Public Safety Director: Alleged Memphis Killing By Cops ‘Has Hurt Us All’

Franklin Township Public Safety Director Quovella Maeweather speaking at the January 24 Township Council meeting.

The death of a 29-year-old Memphis man, allegedly by five Memphis police officers, has “hurt us all,” Franklin Township Public Safety Director Quovella Maeweather said in a statement released on January 27.

In the lengthy statement, Maeweather expresses condolences for Tyre Nichols’ family and details the training Franklin Township Police Department officers undergo to live up to their oath to “faithfully, impartially, and justly perform their duties.”

Law enforcement officials in Memphis and around the nation braced January 27 for the reaction to the expected release of police body cam video which is said to show the officers beating Nichols, a Black man, as he was asking what he did wrong.

Official reports say the officers conducted a traffic stop on Nichols, a FedEx delivery person, for reckless driving. Memphis’ Chief of Police has said that she has seen no evidence of Nichols driving recklessly.

The five officers, all of whom are Black, have been fired and charged with a variety of offenses, including 2nd Degree Murder.

In her statement Maeweather said that when that oath police take is broken, “we all suffer.”

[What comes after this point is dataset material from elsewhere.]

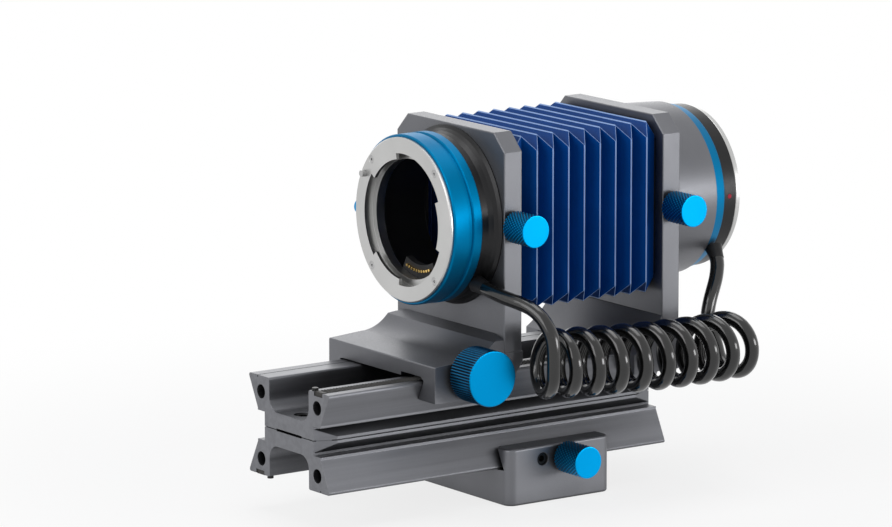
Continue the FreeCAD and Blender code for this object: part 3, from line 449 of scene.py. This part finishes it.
FRONT_LEAD = [
    (25.4, -31.0, 82.0), (31.5, -31.0, 80.9), (38.5, -29.8, 79.5), (45.2, -28.2, 78.5),
    (50.7, -26.8, 77.2), (55.2, -25.4, 74.2), (58.3, -24.3, 69.8), (59.6, -23.6, 65.2),
]
REAR_LEAD = [
    (26.7, 75.0, 82.6), (28.7, 74.5, 80.2), (30.2, 73.2, 77.0), (31.3, 71.7, 73.7), (32.4, 69.6, 70.5),
    (33.4, 67.4, 66.8), (33.8, 66.0, 62.0), (33.8, 65.9, 57.4), (35.0, 67.8, 53.6),
]
COIL_AXIS = [(49.3, -23.9, 56.4), (52.9, 24.9, 54.2), (46.9, 70.5, 52.6)]
COIL_RADIUS = 10.2
COIL_TURNS = 9.75
FIRST_TURN, LAST_TURN = 0.28, 9.72
POINTS_PER_TURN = 14
FRONT_CROWDING = 0.036         # the middle turns lie this share of the coil nearer to its front end
CORD_DIAMETER = 5.2


def coil_axis(share):
    """Point on the coil's bowed axis and its heading, from a parabola through the three points."""
    a, m, b = (Vector(point) for point in COIL_AXIS)
    control = m * 2 - (a + b) / 2
    point = a * (1 - share) ** 2 + control * 2 * share * (1 - share) + b * share ** 2
    heading = (control - a) * (1 - share) + (b - control) * share
    return point, heading.normalized()


def coil_points():
    """Turns that go down on the near side, from the front lead to the rear one.

    The curve runs a little inside its control points, which stand that much further out.
    """
    control_radius = COIL_RADIUS / (0.75 + 0.25 * math.cos(2 * math.pi / POINTS_PER_TURN))
    count = round((LAST_TURN - FIRST_TURN) * POINTS_PER_TURN)
    points = []
    for number in range(count + 1):
        turn = FIRST_TURN + (LAST_TURN - FIRST_TURN) * number / count
        share = turn / COIL_TURNS
        centre, heading = coil_axis(share - FRONT_CROWDING * math.sin(math.pi * share ** 0.75))
        angle = math.pi / 2 - 2 * math.pi * turn
        points.append(centre + turned(*directions_across(heading), angle) * control_radius)
    return points


def evaluated_mesh(line):
    return bpy.data.meshes.new_from_object(line.evaluated_get(bpy.context.evaluated_depsgraph_get()))


def make_cord():
    """The whole cord as one tube, with its centre line measured before the tube is given its thickness."""
    route = [Vector(p) for p in FRONT_LEAD] + coil_points() + [Vector(p) for p in reversed(REAR_LEAD)]
    data = bpy.data.curves.new("curly_cord", "CURVE")
    data.dimensions = "3D"
    data.resolution_u = 4
    spline = data.splines.new("NURBS")
    spline.points.add(len(route) - 1)
    for point, place in zip(spline.points, route):
        point.co = (*(place * MM), 1)
    spline.order_u = 3
    spline.use_endpoint_u = True
    line = bpy.data.objects.new("cord_line", data)
    bpy.context.scene.collection.objects.link(line)
    path = [vertex.co.copy() for vertex in evaluated_mesh(line).vertices]
    data.bevel_depth = CORD_DIAMETER / 2 * MM
    data.bevel_resolution = 6
    bpy.context.view_layer.update()
    skin = evaluated_mesh(line)
    skin.name = "curly_cord"
    cord = bpy.data.objects.new("curly_cord", skin)
    bpy.context.scene.collection.objects.link(cord)
    bpy.data.objects.remove(line)
    skin.shade_smooth()
    wear(cord, "cord_jacket")
    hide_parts("cord_front_lead", "cord_coil", "cord_rear_lead")
    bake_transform(cord)


BOOT_SIDES = 32
BOOT_STEPS = 6                 # rings between two points of the lead
BOOT_START = 2.5               # a boot begins this far inside the adapter
BOOT_RADIUS = 3.3
BOOT_GRIP = 0.02               # its thin end stands this far off the cord


def make_boot(name, node, body, lead, reach):
    """A tapered rubber sleeve round the first part of a lead, closed at both ends."""
    corners = [Vector(point) for point in lead]
    line = [corners[0] + (corners[0] - corners[1]).normalized() * BOOT_START, *corners]
    path, travelled = [], 0.0
    for here, there in zip(line, line[1:]):
        span = (there - here).length
        shares = [step / BOOT_STEPS for step in range(BOOT_STEPS)]
        path += [(travelled + span * share, here.lerp(there, share)) for share in shares]
        travelled += span
    path = [(at, point) for at, point in path if at < BOOT_START + reach]
    last = path[-1][0]
    narrow = CORD_DIAMETER / 2 + BOOT_GRIP
    vertices = []
    for index, (at, point) in enumerate(path):
        before, after = path[max(index - 1, 0)][1], path[min(index + 1, len(path) - 1)][1]
        sideways, upwards = directions_across((after - before).normalized())
        radius = narrow + (BOOT_RADIUS - narrow) * (1 - at / last) ** 1.5
        for number in range(BOOT_SIDES):
            angle = 2 * math.pi * number / BOOT_SIDES
            vertices.append((point + turned(sideways, upwards, angle) * radius) * MM)
    faces = [tuple(reversed(range(BOOT_SIDES))),
             tuple(range(len(vertices) - BOOT_SIDES, len(vertices)))]
    piece = mesh_object(name, vertices, faces + list(ring_faces(len(path), BOOT_SIDES)))
    sharpen(piece, 50)
    wear(piece, "black_rubber")
    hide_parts(node)
    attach(piece, body)


make_cord()
make_boot("front_boot_sleeve", "front_cord_boot", "front_carriage", FRONT_LEAD, 4.0)
make_boot("rear_boot_sleeve", "rear_cord_boot", "rails", REAR_LEAD, 3.0)


# ---------------------------------------------------------------- bellows

FRONT_PLATE_REAR = -18.5       # the two faces that the bellows joins
REAR_PLATE_FRONT = 45.2
FOLDS = 9
CREST_HALF = 0.28              # half the width of the painted highlight line on a crest
SIDE_VALLEY, SIDE_CREST = 28.0, 33.3
TOP_VALLEY, TOP_CREST = 26.7, 31.75
CORNER_CUT = 0.35
CORNER_HIGHLIGHT = 0.7              # how strongly the cut corners carry the painted highlight, where a crest has 1
BELLOWS_Z = AXIS_Z - 0.4
GLUE_GAP = 0.05                # between the skin's ends and the plates


def bellows_section(width, height, y):
    """The eight corners of a ring: an upright rectangle of these half sizes with its corners cut."""
    cut = CORNER_CUT
    right = [(width, cut - height), (width, height - cut), (width - cut, height)]
    left = [(cut - width, height), (-width, height - cut), (-width, cut - height),
            (cut - width, -height), (width - cut, -height)]
    return [Vector((x, y, BELLOWS_Z + z)) * MM for x, z in right + left]


def make_bellows():
    """Pleated skin: side crests on the whole folds, top and bottom crests on the half folds."""
    start, end = FRONT_PLATE_REAR + GLUE_GAP, REAR_PLATE_FRONT - GLUE_GAP
    pitch = (end - start) / FOLDS
    line = CREST_HALF / pitch
    steps = [0, line, 0.25, 0.5 - line, 0.5, 0.5 + line, 0.75, 1 - line]
    positions = [fold + step for fold in range(FOLDS) for step in steps] + [FOLDS]
    vertices = []
    for position in positions:
        swing = abs(2 * (position % 1) - 1)          # 1 on whole folds, 0 on half folds
        inner = 0.5 < position < FOLDS - 0.5         # both ends are as narrow as their frames
        side = SIDE_VALLEY + (SIDE_CREST - SIDE_VALLEY) * swing * inner
        top = TOP_VALLEY + (TOP_CREST - TOP_VALLEY) * (1 - swing)
        vertices += bellows_section(side, top, start + position * pitch)
    faces = [(a, d, c, b) for a, b, c, d in ring_faces(len(positions), 8)]
    per_fold, crest = len(steps), []
    for ring in range(len(positions) - 1):
        at_side = ring % per_fold in (0, per_fold - 1) and per_fold <= ring + 1 < per_fold * FOLDS
        at_top = ring % per_fold in (3, 4)
        # the crest attribute marks where the highlight is painted
        crest += [float(at_side), CORNER_HIGHLIGHT, float(at_top), CORNER_HIGHLIGHT] * 2
    piece = mesh_object("bellows_skin", vertices, faces, smooth=False)
    piece.data.attributes.new("crest", "FLOAT", "FACE").data.foreach_set("value", crest)
    return piece


bellows = make_bellows()
wear(bellows, "bellows_cloth")
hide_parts("bellows")
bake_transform(bellows)


# ---------------------------------------------------------------- knobs

BLOCK_KNOB, CARRIAGE_KNOB, ADAPTER_KNOB = 31.8, 34.6, 34.5      # inner ends, from the middle plane
DRIVE_RADIUS, DRIVE_LENGTH = 10.15, 12.9
DRIVE_FLUTES, FLUTE_DEPTH = 60, 0.42
LOCK_RADIUS, LOCK_LENGTH = 5.95, 12.7
LOCK_DIAMONDS, DIAMOND_PITCH, DIAMOND_DEPTH = 30, 1.8, 0.3
PLAIN_BAND = 0.05              # rings that are thinner than the knob by this much carry no knurl


def triangle(value):
    """0 in a groove, 1 half way between two."""
    return 1 - abs(2 * (value % 1) - 1)


def knob_profile(inner, outer, radius, knurl_inner, knurl_outer, rows):
    """(along, radius) points from the inner end's centre, over the knurl, to the outer end's centre."""
    steps = [knurl_inner + (knurl_outer - knurl_inner) * i / rows for i in range(rows + 1)]
    return ([(inner, 0.01), (inner, radius - 1.6), (inner + 0.35, radius - 0.9)]
            + [(s, radius) for s in steps]
            + [(outer - 0.2, radius - 0.08), (outer - 0.06, radius - 0.16), (outer, radius - 0.3),
               (outer, radius - 0.4), (outer, radius * 0.5), (outer, 0.01)])


def drive_knob(name, node, body, y, z, side, inner):
    """A large knob with straight flutes."""
    outer = inner + DRIVE_LENGTH

    def fluted(along, r, angle):
        if r < DRIVE_RADIUS - PLAIN_BAND:
            return r
        groove = triangle(angle * DRIVE_FLUTES / (2 * math.pi))
        return r - FLUTE_DEPTH * (1 - groove) ** 1.5

    profile = knob_profile(inner, outer, DRIVE_RADIUS, inner + 0.9, outer - 0.5, 6)
    piece = turned_piece(name, profile, side, (0, y, z), DRIVE_FLUTES * 6, fluted, (0.24, 0.6))
    dress_knob(piece, "drive_blue", node, body)


def lock_knob(name, node, body, y, z, side, inner, length=LOCK_LENGTH):
    """A small knob with a fine diamond knurl."""
    outer = inner + length

    def knurled(along, r, angle):
        if r < LOCK_RADIUS - PLAIN_BAND:
            return r
        around = angle * LOCK_DIAMONDS / (2 * math.pi)
        spiral = (along - inner) / DIAMOND_PITCH
        return r - DIAMOND_DEPTH * (1 - min(triangle(around + spiral), triangle(around - spiral)))

    profile = knob_profile(inner, outer, LOCK_RADIUS, inner + 0.9, outer - 0.4, 72)
    piece = turned_piece(name, profile, side, (0, y, z), LOCK_DIAMONDS * 6, knurled, (0.3, 2.2))
    dress_knob(piece, "anodised_blue", node, body)


def dress_knob(piece, material, node, body):
    sharpen(piece, 35)
    wear(piece, material)
    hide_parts(node)
    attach(piece, body)


drive_knob("front_drive_knob_fluted", "front_drive_knob", "extension_drive", -41.6, 52.75, 1, CARRIAGE_KNOB)
drive_knob("focus_drive_knob_fluted", "focus_drive_knob", "focus_drive", -4.2, 10.45, -1, BLOCK_KNOB)
lock_knob("focus_lock_knob_knurled", "focus_lock_knob", "focus_lock", 2.7, 16.1, 1, BLOCK_KNOB, 13.7)
lock_knob("carriage_lock_knob_knurled", "carriage_lock_knob", "extension_lock",
          -34.7, 46.4, -1, CARRIAGE_KNOB)
lock_knob("front_lock_knob_knurled", "front_lock_knob", "front_adapter_lock",
          -22.4, AXIS_Z, 1, ADAPTER_KNOB)
lock_knob("rear_lock_knob_knurled", "rear_lock_knob", "rear_adapter_lock", 49.1, AXIS_Z, 1, ADAPTER_KNOB)


# ---------------------------------------------------------------- springs

def squeeze(node):
    """A steel copy of a spring solid, standing in place of the solid."""
    solid = frame["nodes"][node]
    mesh = solid.data.copy()
    mesh.transform(solid.matrix_world)
    spring = bpy.data.objects.new(node + "_coil", mesh)
    bpy.context.scene.collection.objects.link(spring)
    wear(spring, "steel")
    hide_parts(node)
    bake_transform(spring)


squeeze("release_spring")
squeeze("lock_pin_spring")


# ---------------------------------------------------------------- finishes of the solids

OWN_FINISH = {"upper_rail": "rail_grey", "lower_rail": "rail_grey", "upper_rack": "rack_steel",
              "lower_rack": "rack_steel", "front_ring": "ring_blue", "rear_ring": "ring_blue"}
for row in frame["record"]["subparts"]:
    piece = frame["nodes"][row["node"]]
    if piece.hide_render:
        continue
    material = MATERIALS[OWN_FINISH.get(row["node"], row["material_slot"])]
    piece.data.materials.clear()
    piece.data.materials.append(material)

“Some may try to paint us with a broad brush, but we show up every day in Franklin Township to demonstrate we are part of one of the most noble professions and one of New Jersey’s finest agencies,” she said. “We will continue to vet potential police applicants, ensuring those hired possess the highest degrees of morals and ethics. Current employees are continuously monitored to ensure they are physically and mentally proficient to perform their duties.”

Maeweather said the department is in compliance with all state Attorney General mandates, including Active Bystandership for Law Enforcement/ Integrating Communications Assessment and Tactics (ABLE/ICAT) training and Implicit Bias Training.

Additionally, she said, the department exceeds “the benchmarks required designating us as an accredited agency by the New Jersey State Association of Chiefs of Police. This accreditation sends a strong message to our community that maintaining the highest levels of public safety is a top priority.”

“We have officers trained as members of the Crisis Intervention Team, designed to work with community partners to improve the lives of all people through education and advocacy,” she said. “Designated Franklin Police Officers are trained in Crisis Negotiation designed to recognize, mitigate, and resolve conflict.”

“Additionally, every supervisor attends supervisory training annually to enhance their ability to recognize and correct any deficiencies observed by their officers,” Maeweather said. “These enhanced training opportunities have improved the professional development and communication skills of both officers and supervisors.”

She said the department will “continue to host platforms for interactive conversation (Tuesday Night Talks) and build relationships with the youth (Franklin FIT/Cooking w/ Cops/ Tradesman Program). We encourage you to engage with us so that we can heal together because this has hurt us all. Share with us your concerns, your fears, and your vision, and we will share ours.”

“We will continue to evolve as a police department, a community, and a champion for humanity,” she said.